> _PROBLEM DETAILS_
Lines containing the string "More" are to be counted; report the total by itself.
# # # # # # #
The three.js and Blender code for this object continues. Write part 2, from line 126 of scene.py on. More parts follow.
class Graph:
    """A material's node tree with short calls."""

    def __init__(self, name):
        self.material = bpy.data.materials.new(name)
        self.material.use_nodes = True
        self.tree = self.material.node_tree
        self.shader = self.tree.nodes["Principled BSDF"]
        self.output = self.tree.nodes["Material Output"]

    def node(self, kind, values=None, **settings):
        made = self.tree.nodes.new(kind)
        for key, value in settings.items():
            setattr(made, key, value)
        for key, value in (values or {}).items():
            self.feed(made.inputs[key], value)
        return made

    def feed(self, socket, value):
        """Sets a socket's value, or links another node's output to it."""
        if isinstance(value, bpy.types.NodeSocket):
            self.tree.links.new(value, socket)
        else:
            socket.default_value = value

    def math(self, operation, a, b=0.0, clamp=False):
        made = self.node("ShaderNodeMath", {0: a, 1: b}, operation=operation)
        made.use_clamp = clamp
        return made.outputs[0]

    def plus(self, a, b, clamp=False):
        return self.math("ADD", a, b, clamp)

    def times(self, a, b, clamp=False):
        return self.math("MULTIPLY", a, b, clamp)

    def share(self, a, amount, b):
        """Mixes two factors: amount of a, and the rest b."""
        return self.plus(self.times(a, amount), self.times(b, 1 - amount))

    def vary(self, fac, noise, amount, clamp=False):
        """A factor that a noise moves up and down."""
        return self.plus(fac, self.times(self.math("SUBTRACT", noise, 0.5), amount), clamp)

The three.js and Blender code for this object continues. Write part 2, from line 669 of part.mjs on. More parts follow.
# # # # # # #
> _EXERCISE SOLUTION_
2